Apontou que a habitação é uma questão “de uma urgência muito grande” e questionou os motivos por que “os ciganos estão em situações de grande privação em termos habitacionais”, lembrando um relatório da Agência Europeia para os Direitos Fundamentais (FRA) que apontava esta população como mais sujeita a expulsões, despejos e a viver em casas degradadas e sobrelotadas.

Maria Manuela Mendes destacou que “há sempre situações de forte discriminação no acesso à habitação”, até por parte de agências imobiliárias no momento em que percebem que estão perante uma pessoa ou uma família ciganas.

Defendeu que a questão da habitação compromete a inclusão das pessoas ciganas noutras áreas da vida, como o estudo ou a procura de trabalho, além de ter também impacto na qualidade da saúde destas pessoas, a partir do momento em que vivem “em situações de fragilidade socioeconómica e até habitacional”.

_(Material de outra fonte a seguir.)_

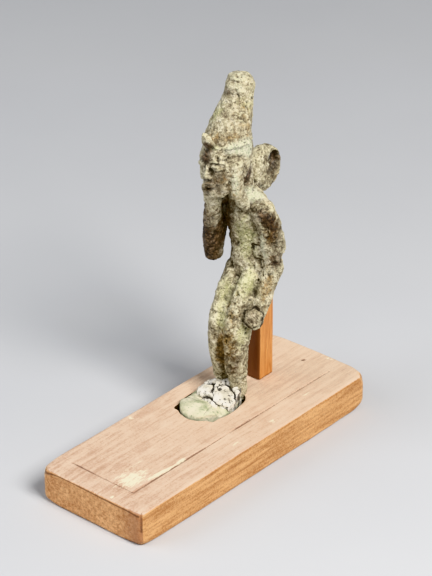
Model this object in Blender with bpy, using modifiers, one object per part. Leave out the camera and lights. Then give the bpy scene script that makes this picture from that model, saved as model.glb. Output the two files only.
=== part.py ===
"""A small cast bronze figure with a tall crown, set by its feet in a wooden mount board.

Metres, +Z up. The origin is the middle of the board's underside. The figure faces -Y, and
its left side is +X. The board is long in Y.
"""

import math

import bmesh
import bpy
import numpy as np
from mathutils import Matrix

# Board
BOARD_LENGTH = 0.092
BOARD_WIDTH = 0.035
BOARD_THICKNESS = 0.010
BOARD_EDGE_ROUND = 0.0009

# Border line scored in the board's top, measured from the near end and from the left side
LINE_FROM_END = 0.0065
LINE_FROM_SIDE = 0.0085
LINE_WIDTH = 0.0005
LINE_DEPTH = 0.0003

# The figure's height above the board, and where its feet stand from the board's middle
FIGURE_HEIGHT = 0.0925
FIGURE_ACROSS = -0.0045
FIGURE_BACK = 0.0080

# Oval cut-out for the feet, filled with putty
RECESS_WIDTH = 0.0166
RECESS_LENGTH = 0.0222
RECESS_DEPTH = 0.0045
RECESS_AHEAD = 0.0008

# Post that carries the seat
POST_WIDTH = 0.0050
POST_DEPTH = 0.0058
POST_TOP_SHARE = 0.94

# The gap that pieces keep where they touch
GAP = 0.0003

# The figure is laid out 92.5 units tall, so one unit is one millimetre at its real height
UNITS_TALL = 92.5
UNIT = FIGURE_HEIGHT / UNITS_TALL

# In the figure's units: the post's place behind the feet, and how high it reaches behind the seat
POST_BEHIND = 18.1
POST_REACH = 30.5

# Stations of each limb, in units from the middle of the feet at the board's top:
# across to the figure's left, back, up, half width, half depth
TORSO = [
    (0.0, 13.8, 31.5, 4.6, 3.8),
    (0.0, 13.6, 34.5, 5.5, 4.6),
    (0.0, 13.0, 38.5, 5.1, 4.2),
    (0.0, 12.6, 42.5, 4.7, 3.7),
    (0.0, 12.0, 48.0, 5.2, 4.1),
    (0.0, 11.0, 53.0, 6.2, 4.2),
    (0.0, 10.4, 57.0, 4.4, 3.8),
    (0.0, 9.4, 61.0, 3.5, 3.7),
    (0.0, 8.2, 67.0, 3.8, 4.6),
]
SHOULDERS = [
    (-7.0, 10.7, 54.6, 3.1, 3.0),
    (-3.8, 10.7, 56.6, 3.4, 3.0),
    (0.0, 10.7, 58.0, 3.6, 3.2),
    (3.8, 10.7, 56.6, 3.4, 3.0),
    (7.0, 10.7, 54.6, 3.1, 3.0),
]
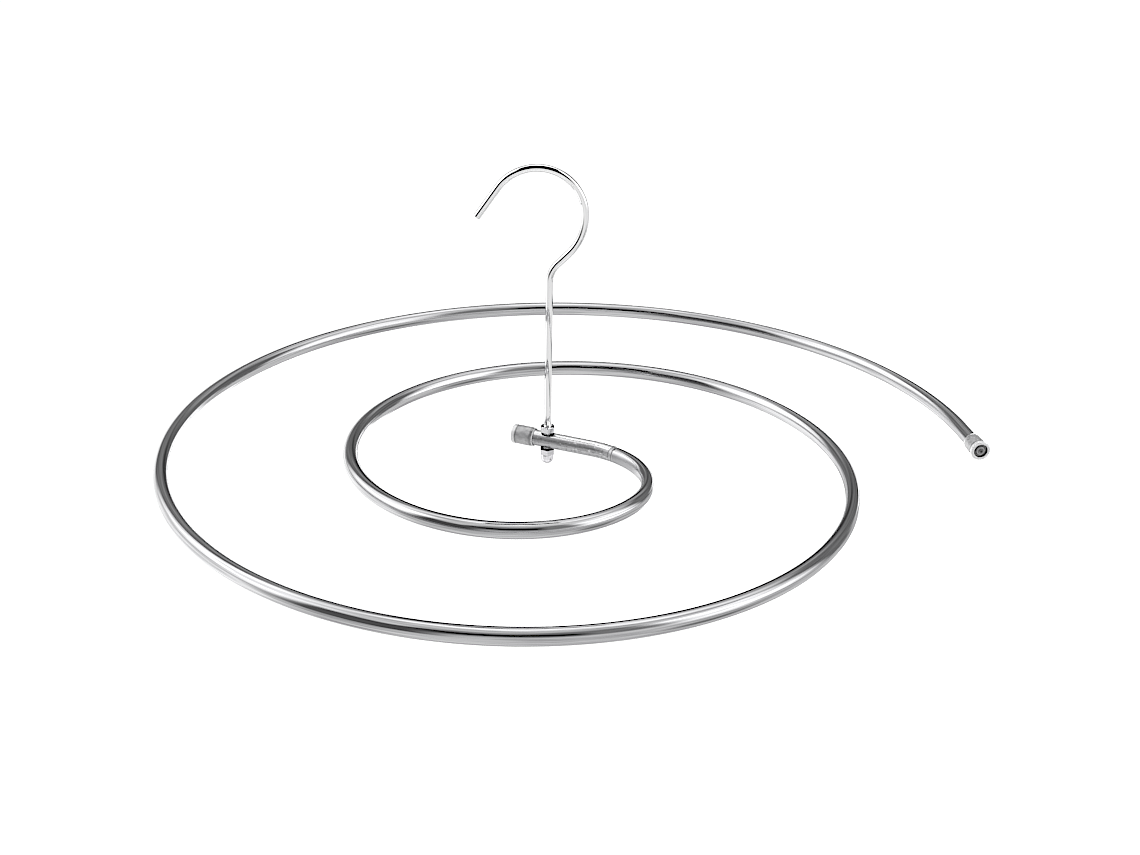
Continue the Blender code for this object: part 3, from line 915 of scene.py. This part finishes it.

Sobre a área do emprego, a investigadora defendeu que, à semelhança da habitação, este é um dos eixos no qual “pouco se fez”, salientando que há uma grande discrepância entre pessoas ciganas e não ciganas empregadas e que o estudo da FRA indica que em 75% dos casos os ciganos sentem-se discriminados quando procuram emprego.

O Dia Internacional das Pessoas Ciganas foi criado em 1971, por ocasião do primeiro Congresso Mundial Romani, em Londres, no qual foi escolhida uma bandeira única e foi decidido criar uma linguagem universal para os povos ciganos, além da adoção da palavra ‘roma’ para identificar estas pessoas.